Karasu is the all around though guy with tremendous battle prowess, brave as lion, quiet as a mouse, and to top it all off, undying love for Haruka (you will find out why later).

Karasu has been sent from 15 years into the future, through time and space by the dimension of Lacryma, which is in fierce battle with the dimension Shangri-LA, to find the Dragon Torque, a powerful yet mysterious object that could save humanity.

As the story evolves more characters are introduced but not too many that you cant keep track of them all. Especially because some of them are the same person, just in a different dimension.

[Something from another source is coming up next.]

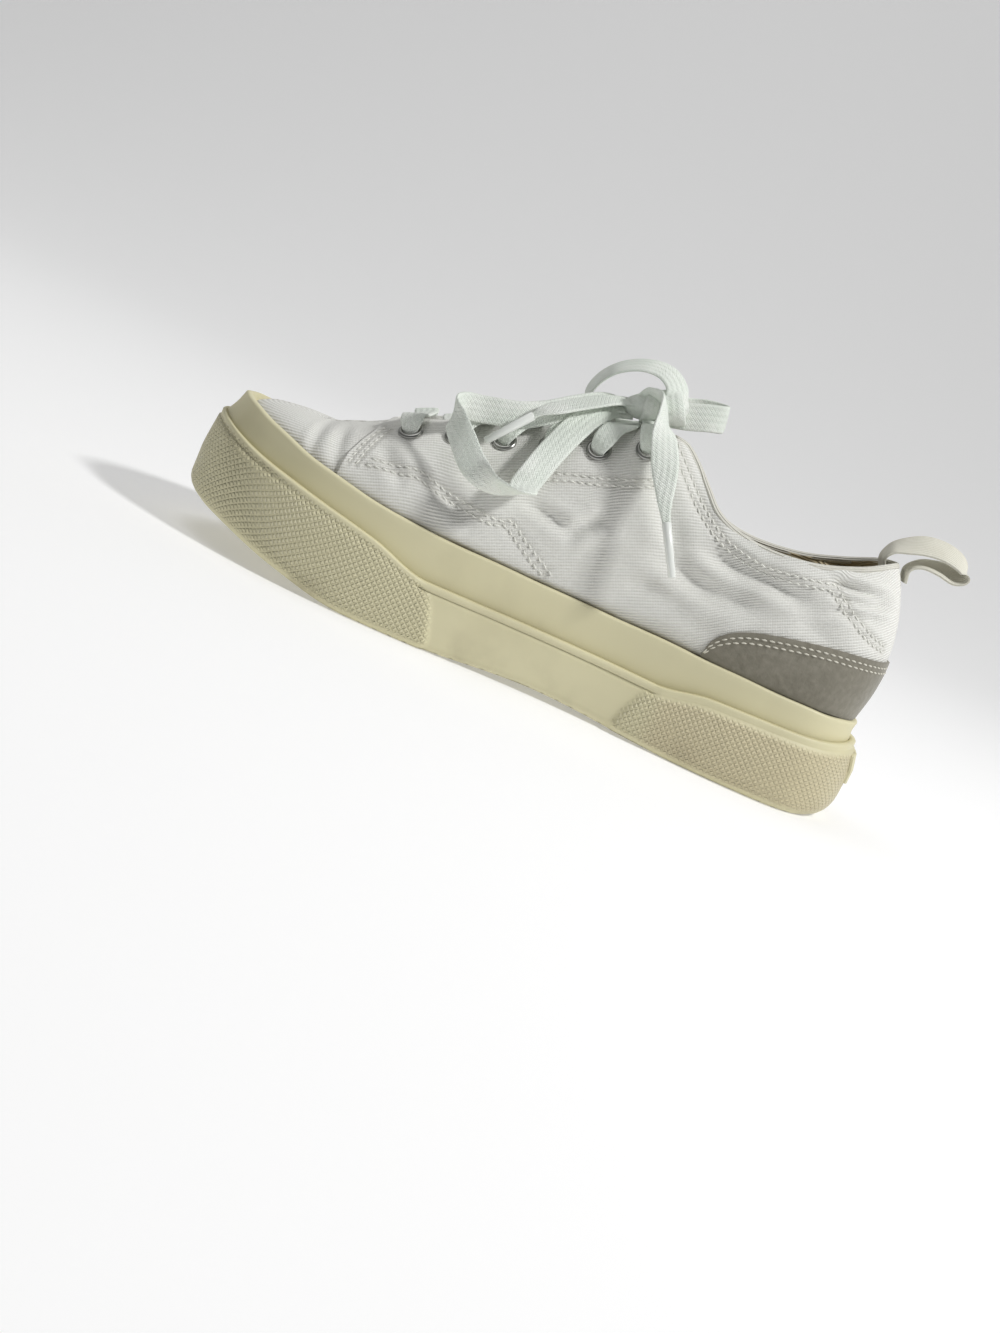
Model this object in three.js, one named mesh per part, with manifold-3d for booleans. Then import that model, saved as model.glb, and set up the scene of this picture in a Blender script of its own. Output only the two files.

The real headache starts when the dimensions start to converge and the computer wiz character known as Toby attempts to explain the problem using real quantum physics lingo. Call your physics professor, get a dictionary, and be prepared to hit the rewind button more than once if you really want to get the hang of whats going on. I say if because, although it was interesting to me, it is not crucial to understand it all. All you need to know is this: one dimension alone = good, two dimensions mixing = bad, very bad.

Although the story in this series flows very nice, it isnt all perfect. My main issue is the source of Harukas power. She can travel through time almost at will by virtue of the Dragon Torque that is herself? Or is it the necklace that appears and disappears whenever she uses her power? I just dont know, and there is no explanation given.

Also I was very distracted and even annoyed by some of the characters. Yuu, for example does nothing but whine about how he cant do anything at all! It isnt until the very last episode that he finally shows some traces of courage which Karasu (who is Yuu from the future) if so full of. Some of Harukas friends I could have also done without as they do nothing to move the story along, and if the intent was comic relief, they missed their mark as well.

So, unless you want to increase your vocabulary with words youll only use while having a casual chat with Stephen Hawkins about the latest news in Theoretical Physics, I would suggest you skip this one and catch up on all those Naruto episodes you havent watched yet.